父亲2002年去世,如今母亲也去了,虽然我有自己的小家,有夫有女,但我却再无父何怙,无母何恃,彻底成了心无挂碍、心无所依的孤儿。再怎么思念再怎么绝望,母亲不在了这个事实是永远不能更改了。与母亲的那些岁月变成了一个永远无法醒来的梦,伴随着渡余生待来生。余光中诗说,乡愁是一方矮矮的坟墓,我在外头,母亲在里头。让我撕心裂肺、肝肠寸断的乡愁呀,恨不能重活一遍,来荡尽这绵绵心痛。

老家有个说法,世间亲人的哭泣和泪水会搅扰到另一个世界的灵魂。所以每个烧七纸的时候,我都不敢任性大放悲声,长跪在父母亲的坟前,叩首地上,与安息地下的父母进行心灵的沟通。

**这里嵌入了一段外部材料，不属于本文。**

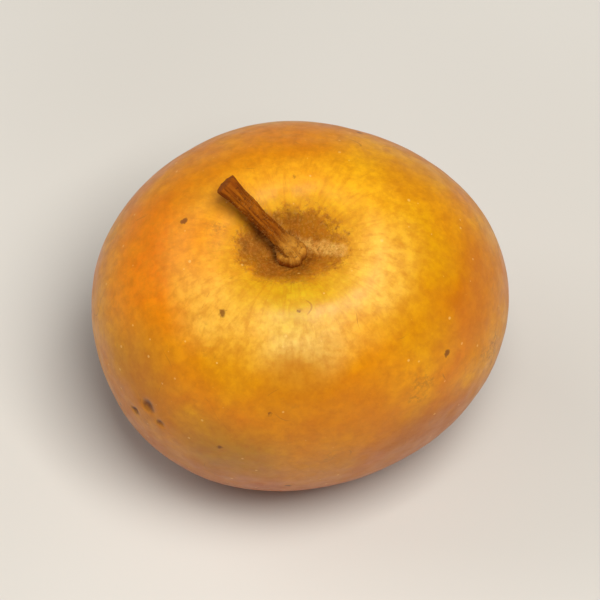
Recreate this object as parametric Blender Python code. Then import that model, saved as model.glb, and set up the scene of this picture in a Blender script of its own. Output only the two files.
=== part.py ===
"""A ripe Indian jujube, picked with its stalk on and resting on a small flat spot.

It has two pieces: the fruit, which grew as one body, and the stalk, whose foot sits in the fruit's hollow.
Both are modelled round the fruit's own axis, with the stalk end up. A parent then tips and turns them.
Lengths are metres and angles degrees. +Z is up, and the origin is the bottom centre of the fruit's box.
"""

import math

import bmesh
import bpy
from mathutils import Euler, Matrix, Vector

# The fruit's body
WIDTH = 0.0250
THICKNESS = 0.0215
ABOVE_GIRTH = 0.0108
BELOW_GIRTH = 0.0112
FULLNESS = 2.22

# How the fruit lies: its stalk end tips forward and leans left, and the whole is turned a little
TIP_FORWARD = 11.0
LEAN_LEFT = 3.8
TURN = 5.9

# The hollow round the stalk, wider from side to side, and the full shoulder that rings it
HOLLOW_DEPTH = 0.0027
HOLLOW_SPREAD = 0.0030
HOLLOW_STRETCH = 0.15
HOLLOW_STEEPNESS = 2.4
SHOULDER_RISE = 0.00012
SHOULDER_RADIUS = 0.0050
SHOULDER_SPREAD = 0.0022
PUCKERS = 9
PUCKER_HEIGHT = 0.00007
PUCKER_RADIUS = 0.0026

# The scar of the flower, which is a dimple beside the fruit's lower pole
SCAR_SKEW = 13.0
SCAR_DEPTH = 0.00045
SCAR_SPREAD = 0.0012

# Unevenness round the girth: waves round it, height and the angle of the first crest
SWELLS = ((3, 0.00018, 116.0), (5, 0.00006, 17.0))

# The side that pressed on another fruit is a little flatter
PRESSED_TOWARD = (0.58, -0.68, -0.44)
PRESSED_DEPTH = 0.00012
PRESSED_SPREAD = 0.0060

# The flat spot takes this much off the round bottom
REST_CUT = 0.00020

# The stalk: a foot like a shallow disc, then a thin stem that bends over and ends in a swollen cut.
# The neck and the end take these shares of the stem to thin out.
SEAT_GAP = 0.0003
FOOT_RADIUS = 0.0009
FOOT_HEIGHT = 0.00035
FOOT_LOBES = 5
FOOT_LOBING = 0.05
STEM_RADIUS = 0.00048
NECK_RADIUS = 0.00062
NECK_SHARE = 0.18
END_RADIUS = 0.00064
END_SHARE = 0.16
STEM_RISE = 0.0022
STEM_REACH = 0.0034
STEM_FIRST_LEAN = 50.0
STEM_LAST_LEAN = 57.0
STEM_HEADING = 136.0

# Mesh fineness
MERIDIANS = 64
PARALLELS = 44
POLE_CROWDING = 0.2
STALK_SIDES = 20
FOOT_RINGS = 4
STEM_RINGS = 16

SKIN_COLOUR = (0.78, 0.36, 0.03, 1.0)
SKIN_ROUGHNESS = 0.33
STALK_COLOUR = (0.20, 0.09, 0.025, 1.0)
STALK_ROUGHNESS = 0.85


def bell(distance, spread, steepness=2.0):
    """1 at no distance, falling smoothly to nothing a few spreads away."""
    return math.exp(-(abs(distance / spread) ** steepness))


def clear_scene():
    for thing in list(bpy.data.objects):
        bpy.data.objects.remove(thing, do_unlink=True)


def make_material(name, colour, roughness):
    material = bpy.data.materials.new(name)
    material.use_nodes = True
    shader = material.node_tree.nodes["Principled BSDF"]
    shader.inputs["Base Color"].default_value = colour
    shader.inputs["Roughness"].default_value = roughness
    shader.inputs["Metallic"].default_value = 0.0
    return material


def scar_direction():
    """From the fruit's middle to the scar, which leans back from the lower pole."""
    skew = math.radians(SCAR_SKEW)
    return Vector((0.0, math.sin(skew), -math.cos(skew)))


def resting_turn():
    """The turn from the fruit's own axes to how it lies."""
    angles = (math.radians(TIP_FORWARD), math.radians(-LEAN_LEFT), math.radians(TURN))
    return Euler(angles, "XYZ").to_matrix()


def body_reach(direction):
    """From the middle to the surface of the plain egg, two full halves that meet at the girth."""
    half_length = ABOVE_GIRTH if direction.z > 0.0 else BELOW_GIRTH
    across = math.hypot(direction.x / (WIDTH / 2), direction.y / (THICKNESS / 2))
    along = abs(direction.z) / half_length
    return (across**FULLNESS + along**FULLNESS) ** (-1.0 / FULLNESS)


def fruit_reach(direction):
    """From the middle to the skin in this direction: the plain egg with its hollow, scar and unevenness."""
    around = math.atan2(direction.y, direction.x)
    from_stalk = ABOVE_GIRTH * direction.angle(Vector((0.0, 0.0, 1.0)), 0.0)
    from_scar = BELOW_GIRTH * direction.angle(scar_direction(), 0.0)
    from_pressed = WIDTH / 2 * direction.angle(Vector(PRESSED_TOWARD), 0.0)
    girth_share = direction.x**2 + direction.y**2
    pucker_share = bell(from_stalk - PUCKER_RADIUS, PUCKER_RADIUS / 2)
    hollow_spread = HOLLOW_SPREAD * (1.0 + HOLLOW_STRETCH * math.cos(2.0 * around))
    reach = body_reach(direction)
    reach -= HOLLOW_DEPTH * bell(from_stalk, hollow_spread, HOLLOW_STEEPNESS)
    reach += SHOULDER_RISE * bell(from_stalk - SHOULDER_RADIUS, SHOULDER_SPREAD)
    reach += PUCKER_HEIGHT * pucker_share * math.cos(PUCKERS * around)
    reach -= SCAR_DEPTH * bell(from_scar, SCAR_SPREAD)
    reach -= PRESSED_DEPTH * bell(from_pressed, PRESSED_SPREAD)
    for waves, height, crest in SWELLS:
        reach += height * girth_share * math.cos(waves * (around - math.radians(crest)))
    return reach


def crowd_to_poles(point):
    """The sphere's point moved along its meridian, so that rows lie closer at the stalk and the scar."""
    down = point.angle(Vector((0.0, 0.0, 1.0)), 0.0)
    down -= POLE_CROWDING * math.sin(2.0 * down)
    around = math.atan2(point.y, point.x)
    return Vector((math.sin(down) * math.cos(around), math.sin(down) * math.sin(around), math.cos(down)))


def bend_to_scar(point):
    """The sphere's point turned by a share of the scar's skew, so that the lower pole meets the scar."""
    share = ((1.0 - point.z) / 2.0) ** 2
    return Matrix.Rotation(math.radians(SCAR_SKEW) * share, 3, "X") @ point


def world_down():
    """Straight down, seen from the fruit's own axes."""
    return resting_turn().inverted() @ Vector((0.0, 0.0, -1.0))


def cap_with_sharp_rim(mesh, rim):
    """Close a loop of edges with one flat face, and keep the shading crisp where it meets the rest."""
    bmesh.ops.contextual_create(mesh, geom=rim)
    for edge in rim:
        edge.smooth = False


def cut_flat_spot(mesh):
    """Slice off the lowest part of the tipped fruit and close it with one flat face."""
    down = world_down()
    deepest = max(vertex.co.dot(down) for vertex in mesh.verts)
    cut = bmesh.ops.bisect_plane(
        mesh,
        geom=mesh.verts[:] + mesh.edges[:] + mesh.faces[:],
        plane_co=down * (deepest - REST_CUT),
        plane_no=down,
        clear_outer=True,
    )
    rim = [item for item in cut["geom_cut"] if isinstance(item, bmesh.types.BMEdge)]
    cap_with_sharp_rim(mesh, rim)


def new_object(name, mesh, material, parent):
    """An object from finished mesh data, shaded smooth apart from the rims of its flat faces."""
    bmesh.ops.recalc_face_normals(mesh, faces=mesh.faces[:])
    for face in mesh.faces:
        face.smooth = True
    data = bpy.data.meshes.new(name)
    mesh.to_mesh(data)
    mesh.free()
    data.materials.append(material)
    made = bpy.data.objects.new(name, data)
    made.parent = parent
    bpy.context.scene.collection.objects.link(made)
    return made


def make_fruit(parent):
    mesh = bmesh.new()
    bmesh.ops.create_uvsphere(mesh, u_segments=MERIDIANS, v_segments=PARALLELS, radius=1.0)
    for vertex in mesh.verts:
        direction = bend_to_scar(crowd_to_poles(vertex.co)).normalized()
        vertex.co = direction * fruit_reach(direction)
    cut_flat_spot(mesh)
    return new_object("fruit", mesh, make_material("fruit_skin", SKIN_COLOUR, SKIN_ROUGHNESS), parent)


def seat_profile():
    """Radius and height of the foot's underside, which keeps the gap above the hollow's steeper way."""
    floor_reach = fruit_reach(Vector((0.0, 0.0, 1.0)))
    widest = math.asin(FOOT_RADIUS / floor_reach)
    rows = []
    for ring in range(1, FOOT_RINGS + 1):
        angle = widest * ring / FOOT_RINGS
        reach = fruit_reach(Vector((0.0, math.sin(angle), math.cos(angle))))
        rows.append((reach * math.sin(angle), reach * math.cos(angle) + SEAT_GAP))
    return rows


def foot_profile():
    """Radius and height of each ring of the foot: out under it, then in over its rim to the stem's neck."""
    seat = seat_profile()
    rim_radius, rim_height = seat[-1]
    rows = list(seat)
    for ring in range(1, FOOT_RINGS + 1):
        turn = math.pi / 2 * ring / FOOT_RINGS
        radius = NECK_RADIUS + (rim_radius - NECK_RADIUS) * math.cos(turn)
        rows.append((radius, rim_height + FOOT_HEIGHT * math.sin(turn)))
    return rows


def stem_way(lean):
    """The direction that leans this far from upright towards the stem's heading."""
    return Matrix.Rotation(math.radians(STEM_HEADING), 3, "Z") @ Vector(
        (math.sin(math.radians(lean)), 0.0, math.cos(math.radians(lean)))
    )


def stem_point(share, start):
    """A point along the stem, on a curve that leaves the foot at its first lean and ends at its last."""
    bend = start + STEM_RISE * stem_way(STEM_FIRST_LEAN)
    end = bend + STEM_REACH * stem_way(STEM_LAST_LEAN)
    return start * (1 - share) ** 2 + bend * 2 * share * (1 - share) + end * share**2


def stem_radius(share):
    """Thick at the neck, thin along the stem and swollen again where it was broken off the twig."""
    neck = (NECK_RADIUS - STEM_RADIUS) * bell(share, NECK_SHARE)
    end = (END_RADIUS - STEM_RADIUS) * bell(1.0 - share, END_SHARE)
    return STEM_RADIUS + neck + end


def stalk_rings():
    """Centre, direction, radius and lobing of each ring, from the foot's underside to the cut end."""
    up = Vector((0.0, 0.0, 1.0))
    rings = [(up * height, up, radius, FOOT_LOBING) for radius, height in foot_profile()]
    start = rings[-1][0]
    for step in range(1, STEM_RINGS + 1):
        share = step / STEM_RINGS
        ahead = stem_point(share + 1 / STEM_RINGS, start) - stem_point(share - 1 / STEM_RINGS, start)
        rings.append((stem_point(share, start), ahead.normalized(), stem_radius(share), 0.0))
    return rings


def add_ring(mesh, centre, direction, radius, lobing):
    """One closed loop of edges round the stalk, whose first vertex always faces the same way."""
    turn = Vector((0.0, 0.0, 1.0)).rotation_difference(direction).to_matrix()
    corners = []
    for side in range(STALK_SIDES):
        angle = 2.0 * math.pi * side / STALK_SIDES
        reach = radius * (1.0 + lobing * math.cos(FOOT_LOBES * angle))
        flat = Vector((reach * math.cos(angle), reach * math.sin(angle), 0.0))
        corners.append(mesh.verts.new(centre + turn @ flat))
    return [mesh.edges.new((corners[side - 1], corners[side])) for side in range(STALK_SIDES)]


def make_stalk(parent):
    mesh = bmesh.new()
    loops = [add_ring(mesh, *ring) for ring in stalk_rings()]
    for below, above in zip(loops, loops[1:]):
        bmesh.ops.bridge_loops(mesh, edges=below + above)
    for loop in (loops[0], loops[-1]):
        cap_with_sharp_rim(mesh, loop)
    return new_object("stalk", mesh, make_material("stalk", STALK_COLOUR, STALK_ROUGHNESS), parent)


def stand_on_origin(parent, fruit):
    """Turn the parent and move it, so that the flat spot lies on the ground at the origin."""
    points = [resting_turn() @ vertex.co for vertex in fruit.data.vertices]
    lows = [min(point[axis] for point in points) for axis in range(3)]
    highs = [max(point[axis] for point in points) for axis in range(3)]
    parent.rotation_euler = resting_turn().to_euler()
    parent.location = (-(lows[0] + highs[0]) / 2, -(lows[1] + highs[1]) / 2, -lows[2])


def main():
    clear_scene()
    parent = bpy.data.objects.new("jujube", None)
    bpy.context.scene.collection.objects.link(parent)
    fruit = make_fruit(parent)
    make_stalk(parent)
    stand_on_origin(parent, fruit)


main()
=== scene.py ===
"""The looks of one ripe jujube: its waxy skin, its dry stalk, a pale floor and soft light.

The fruit and the stalk here are finer copies of the part's two solids, built from the same dimensions.
Lengths are metres and angles degrees, and +Z is up. Materials work in millimetres.
"""

import math

import bmesh
import bpy
import numpy as np
from mathutils import Euler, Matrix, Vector, noise


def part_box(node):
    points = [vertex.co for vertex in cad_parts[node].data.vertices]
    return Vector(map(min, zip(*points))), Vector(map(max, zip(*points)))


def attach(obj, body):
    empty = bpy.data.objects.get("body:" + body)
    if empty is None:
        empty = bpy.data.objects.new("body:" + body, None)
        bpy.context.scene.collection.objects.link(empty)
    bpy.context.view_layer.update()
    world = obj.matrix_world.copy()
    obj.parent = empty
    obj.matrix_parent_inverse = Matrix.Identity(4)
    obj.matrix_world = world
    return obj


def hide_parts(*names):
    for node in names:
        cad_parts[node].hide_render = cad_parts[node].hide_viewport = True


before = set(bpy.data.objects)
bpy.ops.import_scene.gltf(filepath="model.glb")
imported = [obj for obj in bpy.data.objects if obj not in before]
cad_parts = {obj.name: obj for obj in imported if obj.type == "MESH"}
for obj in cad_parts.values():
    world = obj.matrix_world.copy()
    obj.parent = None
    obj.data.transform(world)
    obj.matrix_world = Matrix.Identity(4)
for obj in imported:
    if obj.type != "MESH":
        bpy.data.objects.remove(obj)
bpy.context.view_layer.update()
MM = 0.001

# The camera looks along +Y and down, as in the photograph
CAMERA_ELEVATION = 57.0
CAMERA_LENS = 400.0
CAMERA_SENSOR = 36.0
FRUIT_SHARE_OF_FRAME = 0.70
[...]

不经生死的人,不足以谈人生。在生死面前还有什么不能放弃呢,还有什么需要执着呢!父母从无中来,又走向了无。除了因果不空,万法皆空。我悟到了生死,悟到了这空。

母亲的辞世让我对人间对生命充满了绝望,天生多愁善感的敏感性情,让我沉浸其中,无法自拔。或许终究会走出来,一切需要时间去抚平去淡忘去疗愈。那就交给时间吧。